Un homme a de l’esprit lorsque les choses font sur lui l’impression qu’elles doivent faire, soit pour le mettre en état de juger, soit pour le mettre en état de plaire. De là, deux sortes d’éducations : celle que nous recevons de nos maîtres, et celle que nous recevons des gens du monde. Il faut les recevoir toutes les deux, parce que toutes les choses ont deux valeurs : une valeur intrinsèque, et une valeur d’opinion. Ces deux éducations nous font connoître, au juste, ces deux valeurs, et l’esprit nous fait mettre l’une ou l’autre en usage selon le temps, selon les personnes, selon le lieu.

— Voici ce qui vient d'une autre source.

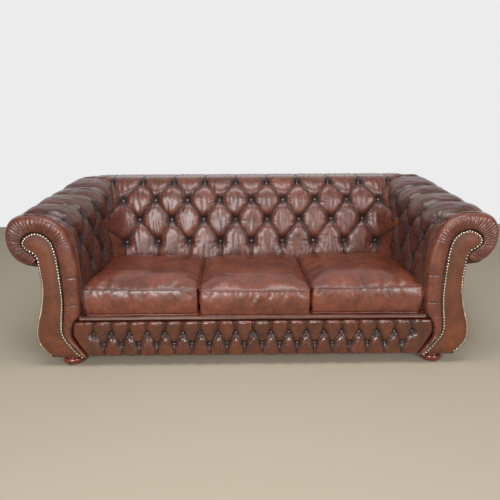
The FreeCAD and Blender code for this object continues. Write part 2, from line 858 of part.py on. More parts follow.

Un homme d’esprit connoît et agit de la manière momentanée dont il faut qu’il connoisse et qu’il agisse ; il se crée, pour ainsi dire, à chaque instant, sur le besoin actuel ; il sait et il sent le juste rapport qui est entre les choses et lui. Un homme d’esprit sent ce que les autres ne font que savoir. Tout ce qui est muet pour la plupart des gens lui parle et l’instruit. Il y en a qui voient le visage des hommes ; d’autres, des physionomies ; les autres voient jusqu’à l’âme. On peut dire qu’un sot ne vit qu’avec les corps ; les gens d’esprit vivent avec les intelligences.